Directions » Copy out all lines carrying the word "starting".

Entries with model source code
## BEGIN

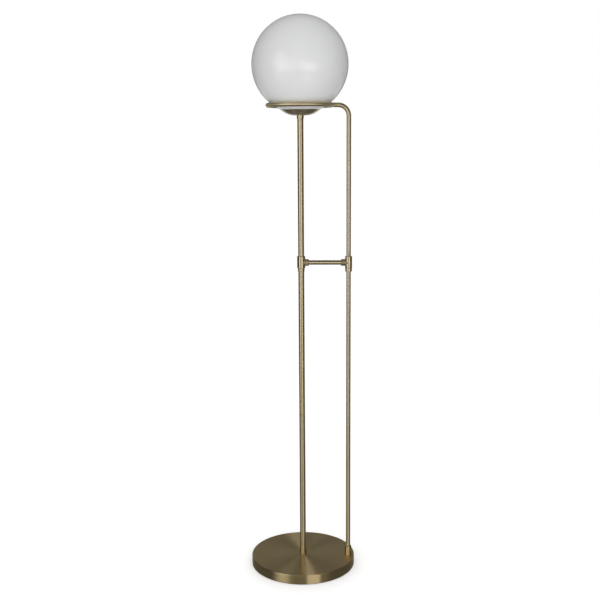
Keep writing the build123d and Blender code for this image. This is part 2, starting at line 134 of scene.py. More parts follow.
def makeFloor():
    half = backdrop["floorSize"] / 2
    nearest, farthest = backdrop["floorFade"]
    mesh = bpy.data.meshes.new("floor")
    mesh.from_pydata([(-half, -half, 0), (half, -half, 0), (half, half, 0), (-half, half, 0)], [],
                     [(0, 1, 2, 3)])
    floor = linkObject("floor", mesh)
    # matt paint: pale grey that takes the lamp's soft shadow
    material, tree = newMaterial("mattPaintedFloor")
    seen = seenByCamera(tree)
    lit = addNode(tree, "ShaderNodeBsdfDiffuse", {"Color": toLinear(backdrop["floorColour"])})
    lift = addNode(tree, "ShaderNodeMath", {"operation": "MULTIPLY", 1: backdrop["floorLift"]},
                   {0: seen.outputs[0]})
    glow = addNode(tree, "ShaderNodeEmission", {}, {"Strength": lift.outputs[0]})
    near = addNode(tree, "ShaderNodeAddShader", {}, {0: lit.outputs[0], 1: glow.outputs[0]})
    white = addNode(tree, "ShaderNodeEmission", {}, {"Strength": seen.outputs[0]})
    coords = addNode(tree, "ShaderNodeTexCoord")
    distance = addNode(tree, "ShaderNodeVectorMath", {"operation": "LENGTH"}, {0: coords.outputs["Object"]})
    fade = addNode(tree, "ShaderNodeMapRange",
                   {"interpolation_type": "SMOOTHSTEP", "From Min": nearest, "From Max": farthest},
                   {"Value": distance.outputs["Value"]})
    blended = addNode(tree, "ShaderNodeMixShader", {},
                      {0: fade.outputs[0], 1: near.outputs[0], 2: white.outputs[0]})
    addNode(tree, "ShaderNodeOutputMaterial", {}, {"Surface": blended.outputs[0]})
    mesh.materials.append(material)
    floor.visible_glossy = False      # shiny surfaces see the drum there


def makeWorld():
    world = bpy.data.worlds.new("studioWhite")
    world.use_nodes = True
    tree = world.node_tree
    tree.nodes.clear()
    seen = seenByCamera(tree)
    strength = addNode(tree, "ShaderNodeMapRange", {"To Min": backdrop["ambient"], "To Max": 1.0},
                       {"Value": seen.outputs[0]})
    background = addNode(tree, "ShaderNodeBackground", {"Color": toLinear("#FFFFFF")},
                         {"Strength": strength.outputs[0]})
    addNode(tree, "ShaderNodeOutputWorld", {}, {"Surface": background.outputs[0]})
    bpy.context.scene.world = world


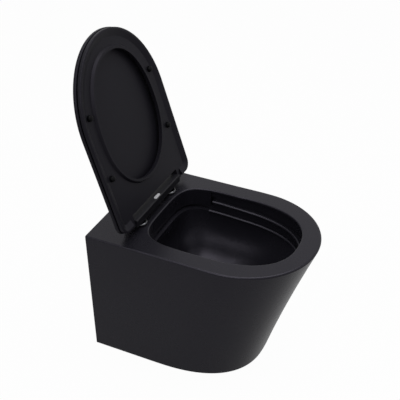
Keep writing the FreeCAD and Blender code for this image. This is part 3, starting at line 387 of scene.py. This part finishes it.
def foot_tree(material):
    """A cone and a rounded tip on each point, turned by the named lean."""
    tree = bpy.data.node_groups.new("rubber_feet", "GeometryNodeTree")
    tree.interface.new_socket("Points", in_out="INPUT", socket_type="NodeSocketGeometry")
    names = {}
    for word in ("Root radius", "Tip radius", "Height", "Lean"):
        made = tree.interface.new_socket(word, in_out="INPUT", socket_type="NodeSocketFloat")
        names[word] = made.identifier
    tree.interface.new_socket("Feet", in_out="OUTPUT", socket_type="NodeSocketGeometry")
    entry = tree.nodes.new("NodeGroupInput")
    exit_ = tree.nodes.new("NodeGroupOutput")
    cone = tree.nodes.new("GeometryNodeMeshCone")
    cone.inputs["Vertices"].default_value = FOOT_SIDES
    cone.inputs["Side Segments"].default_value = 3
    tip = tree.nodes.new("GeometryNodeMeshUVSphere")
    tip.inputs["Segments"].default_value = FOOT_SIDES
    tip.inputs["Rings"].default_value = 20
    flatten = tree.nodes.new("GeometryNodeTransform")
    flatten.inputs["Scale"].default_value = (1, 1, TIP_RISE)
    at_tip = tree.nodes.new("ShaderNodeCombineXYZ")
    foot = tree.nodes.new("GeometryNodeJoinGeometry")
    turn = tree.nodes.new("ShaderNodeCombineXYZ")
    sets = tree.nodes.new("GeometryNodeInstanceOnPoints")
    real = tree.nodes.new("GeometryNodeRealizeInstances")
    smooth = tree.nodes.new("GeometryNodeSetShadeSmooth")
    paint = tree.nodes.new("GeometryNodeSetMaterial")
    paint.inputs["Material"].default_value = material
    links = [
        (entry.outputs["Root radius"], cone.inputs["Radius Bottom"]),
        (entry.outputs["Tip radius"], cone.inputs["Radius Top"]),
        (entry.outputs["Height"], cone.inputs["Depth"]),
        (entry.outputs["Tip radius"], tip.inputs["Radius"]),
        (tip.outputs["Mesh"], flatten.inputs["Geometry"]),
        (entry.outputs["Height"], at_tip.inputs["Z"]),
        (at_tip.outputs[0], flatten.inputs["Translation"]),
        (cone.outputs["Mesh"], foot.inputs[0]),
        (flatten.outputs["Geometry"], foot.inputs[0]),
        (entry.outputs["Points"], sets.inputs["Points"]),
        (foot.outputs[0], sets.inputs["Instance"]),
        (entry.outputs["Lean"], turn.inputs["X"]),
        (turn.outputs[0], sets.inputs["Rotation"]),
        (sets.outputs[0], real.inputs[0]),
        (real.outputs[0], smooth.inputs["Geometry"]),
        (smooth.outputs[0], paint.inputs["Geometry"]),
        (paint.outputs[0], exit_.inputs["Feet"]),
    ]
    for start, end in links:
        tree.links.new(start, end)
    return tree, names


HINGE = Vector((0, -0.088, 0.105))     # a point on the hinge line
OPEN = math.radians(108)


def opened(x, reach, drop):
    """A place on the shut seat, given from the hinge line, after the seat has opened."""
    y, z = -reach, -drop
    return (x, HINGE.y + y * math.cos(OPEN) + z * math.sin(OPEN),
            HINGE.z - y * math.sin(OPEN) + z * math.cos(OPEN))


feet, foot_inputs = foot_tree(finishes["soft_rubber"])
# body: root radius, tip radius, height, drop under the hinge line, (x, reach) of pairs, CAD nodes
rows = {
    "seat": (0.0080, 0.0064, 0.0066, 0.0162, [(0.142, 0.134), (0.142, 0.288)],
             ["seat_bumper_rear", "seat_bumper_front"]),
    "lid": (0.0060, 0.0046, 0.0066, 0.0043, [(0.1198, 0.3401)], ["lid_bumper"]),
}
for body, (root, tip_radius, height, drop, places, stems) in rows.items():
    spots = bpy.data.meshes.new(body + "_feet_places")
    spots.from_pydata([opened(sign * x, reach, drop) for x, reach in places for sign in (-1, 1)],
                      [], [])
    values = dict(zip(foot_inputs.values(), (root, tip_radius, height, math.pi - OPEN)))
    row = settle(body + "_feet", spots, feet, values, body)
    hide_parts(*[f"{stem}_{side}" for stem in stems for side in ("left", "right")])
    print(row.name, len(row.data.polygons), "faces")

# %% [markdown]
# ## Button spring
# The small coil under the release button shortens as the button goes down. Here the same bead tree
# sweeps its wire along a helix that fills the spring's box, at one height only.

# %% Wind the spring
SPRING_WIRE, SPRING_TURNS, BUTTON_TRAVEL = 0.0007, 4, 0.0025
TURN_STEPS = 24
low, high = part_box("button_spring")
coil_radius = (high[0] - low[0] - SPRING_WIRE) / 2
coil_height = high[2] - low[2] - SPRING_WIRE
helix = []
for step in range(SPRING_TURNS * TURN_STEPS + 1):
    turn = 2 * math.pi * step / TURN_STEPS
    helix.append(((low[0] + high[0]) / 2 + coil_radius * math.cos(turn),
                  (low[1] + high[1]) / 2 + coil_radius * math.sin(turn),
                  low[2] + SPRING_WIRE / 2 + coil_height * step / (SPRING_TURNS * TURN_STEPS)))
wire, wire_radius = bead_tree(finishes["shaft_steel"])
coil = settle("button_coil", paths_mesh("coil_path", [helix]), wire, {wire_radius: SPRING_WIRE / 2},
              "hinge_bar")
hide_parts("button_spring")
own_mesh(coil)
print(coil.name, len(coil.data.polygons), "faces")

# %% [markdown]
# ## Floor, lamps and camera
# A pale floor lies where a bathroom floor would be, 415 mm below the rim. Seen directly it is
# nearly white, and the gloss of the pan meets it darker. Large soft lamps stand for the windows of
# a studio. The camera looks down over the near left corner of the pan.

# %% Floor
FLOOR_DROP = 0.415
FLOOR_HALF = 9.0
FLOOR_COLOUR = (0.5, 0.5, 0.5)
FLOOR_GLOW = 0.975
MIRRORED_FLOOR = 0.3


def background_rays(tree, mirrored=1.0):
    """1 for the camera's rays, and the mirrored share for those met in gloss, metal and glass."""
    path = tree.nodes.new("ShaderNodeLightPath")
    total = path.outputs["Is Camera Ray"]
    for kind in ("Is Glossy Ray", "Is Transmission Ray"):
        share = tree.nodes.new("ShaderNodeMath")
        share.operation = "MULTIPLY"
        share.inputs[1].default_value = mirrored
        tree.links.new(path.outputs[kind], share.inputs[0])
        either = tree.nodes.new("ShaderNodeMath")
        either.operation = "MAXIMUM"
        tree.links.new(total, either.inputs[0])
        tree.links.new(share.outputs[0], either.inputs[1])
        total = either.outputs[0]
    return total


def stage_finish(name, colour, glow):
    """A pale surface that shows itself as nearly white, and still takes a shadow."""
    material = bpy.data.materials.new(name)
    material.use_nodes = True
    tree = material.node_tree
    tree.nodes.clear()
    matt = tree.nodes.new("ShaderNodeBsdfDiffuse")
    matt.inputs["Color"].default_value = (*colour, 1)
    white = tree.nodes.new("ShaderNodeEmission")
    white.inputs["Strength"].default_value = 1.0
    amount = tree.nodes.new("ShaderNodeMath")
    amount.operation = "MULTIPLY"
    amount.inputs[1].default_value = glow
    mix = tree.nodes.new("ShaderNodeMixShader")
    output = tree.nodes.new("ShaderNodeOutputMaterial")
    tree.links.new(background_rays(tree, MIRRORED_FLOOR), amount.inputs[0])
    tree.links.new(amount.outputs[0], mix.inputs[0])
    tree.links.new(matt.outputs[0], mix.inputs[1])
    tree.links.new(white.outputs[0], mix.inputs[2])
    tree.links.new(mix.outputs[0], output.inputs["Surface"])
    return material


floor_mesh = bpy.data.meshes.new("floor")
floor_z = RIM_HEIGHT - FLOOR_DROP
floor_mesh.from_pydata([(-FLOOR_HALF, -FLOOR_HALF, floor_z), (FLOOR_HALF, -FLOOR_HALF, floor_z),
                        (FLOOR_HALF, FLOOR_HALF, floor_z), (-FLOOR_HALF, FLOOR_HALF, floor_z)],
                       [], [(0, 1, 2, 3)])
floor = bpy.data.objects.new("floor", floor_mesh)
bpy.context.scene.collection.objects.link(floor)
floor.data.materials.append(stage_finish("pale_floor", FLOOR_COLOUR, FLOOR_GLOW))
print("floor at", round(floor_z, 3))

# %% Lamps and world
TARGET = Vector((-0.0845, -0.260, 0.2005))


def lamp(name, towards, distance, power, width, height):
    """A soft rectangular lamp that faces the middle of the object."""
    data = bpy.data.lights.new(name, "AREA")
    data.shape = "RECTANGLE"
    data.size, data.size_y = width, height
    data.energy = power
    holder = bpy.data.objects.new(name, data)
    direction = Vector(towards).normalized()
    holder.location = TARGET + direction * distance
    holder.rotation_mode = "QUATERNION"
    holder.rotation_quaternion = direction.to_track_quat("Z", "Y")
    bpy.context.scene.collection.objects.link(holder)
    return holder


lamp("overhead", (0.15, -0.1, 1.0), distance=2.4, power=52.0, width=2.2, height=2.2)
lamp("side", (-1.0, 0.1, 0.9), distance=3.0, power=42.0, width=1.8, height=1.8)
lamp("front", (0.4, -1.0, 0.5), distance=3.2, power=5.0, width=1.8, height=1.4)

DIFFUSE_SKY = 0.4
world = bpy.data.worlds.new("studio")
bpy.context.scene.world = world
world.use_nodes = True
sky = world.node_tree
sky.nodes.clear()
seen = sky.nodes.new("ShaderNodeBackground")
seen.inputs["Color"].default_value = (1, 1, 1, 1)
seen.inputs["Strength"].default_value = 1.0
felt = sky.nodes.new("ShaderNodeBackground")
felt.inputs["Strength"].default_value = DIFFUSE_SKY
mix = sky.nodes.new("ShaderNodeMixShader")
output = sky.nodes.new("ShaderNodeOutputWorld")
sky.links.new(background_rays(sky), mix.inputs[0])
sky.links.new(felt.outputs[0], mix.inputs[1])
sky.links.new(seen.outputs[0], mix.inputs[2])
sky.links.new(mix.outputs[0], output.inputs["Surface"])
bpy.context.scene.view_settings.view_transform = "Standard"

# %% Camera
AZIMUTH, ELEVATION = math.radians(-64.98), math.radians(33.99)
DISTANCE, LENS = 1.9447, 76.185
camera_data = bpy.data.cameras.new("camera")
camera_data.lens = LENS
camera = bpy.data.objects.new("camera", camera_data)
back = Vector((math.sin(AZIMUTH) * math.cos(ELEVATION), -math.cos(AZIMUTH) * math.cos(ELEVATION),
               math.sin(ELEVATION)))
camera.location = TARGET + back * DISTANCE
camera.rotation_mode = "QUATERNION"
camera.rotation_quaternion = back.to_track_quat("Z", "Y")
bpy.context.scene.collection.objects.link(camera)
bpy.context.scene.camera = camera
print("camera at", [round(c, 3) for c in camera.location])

## END
## BEGIN

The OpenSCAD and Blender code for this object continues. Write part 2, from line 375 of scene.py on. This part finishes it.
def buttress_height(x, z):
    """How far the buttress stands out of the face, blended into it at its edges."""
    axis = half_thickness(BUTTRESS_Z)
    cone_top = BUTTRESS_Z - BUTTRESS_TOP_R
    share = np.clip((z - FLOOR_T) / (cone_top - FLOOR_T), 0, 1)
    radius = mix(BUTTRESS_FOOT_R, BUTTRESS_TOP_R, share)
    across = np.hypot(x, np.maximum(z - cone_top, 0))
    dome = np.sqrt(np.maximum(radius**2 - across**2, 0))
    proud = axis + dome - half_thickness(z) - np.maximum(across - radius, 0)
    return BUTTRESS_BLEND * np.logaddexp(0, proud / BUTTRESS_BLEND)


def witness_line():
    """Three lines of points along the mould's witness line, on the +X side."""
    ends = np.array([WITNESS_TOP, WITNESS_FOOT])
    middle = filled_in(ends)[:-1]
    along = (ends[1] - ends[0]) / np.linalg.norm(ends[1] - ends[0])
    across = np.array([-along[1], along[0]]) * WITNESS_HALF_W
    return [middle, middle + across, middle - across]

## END

Answer to this task »
Keep writing the build123d and Blender code for this image. This is part 2, starting at line 134 of scene.py. More parts follow.
Keep writing the FreeCAD and Blender code for this image. This is part 3, starting at line 387 of scene.py. This part finishes it.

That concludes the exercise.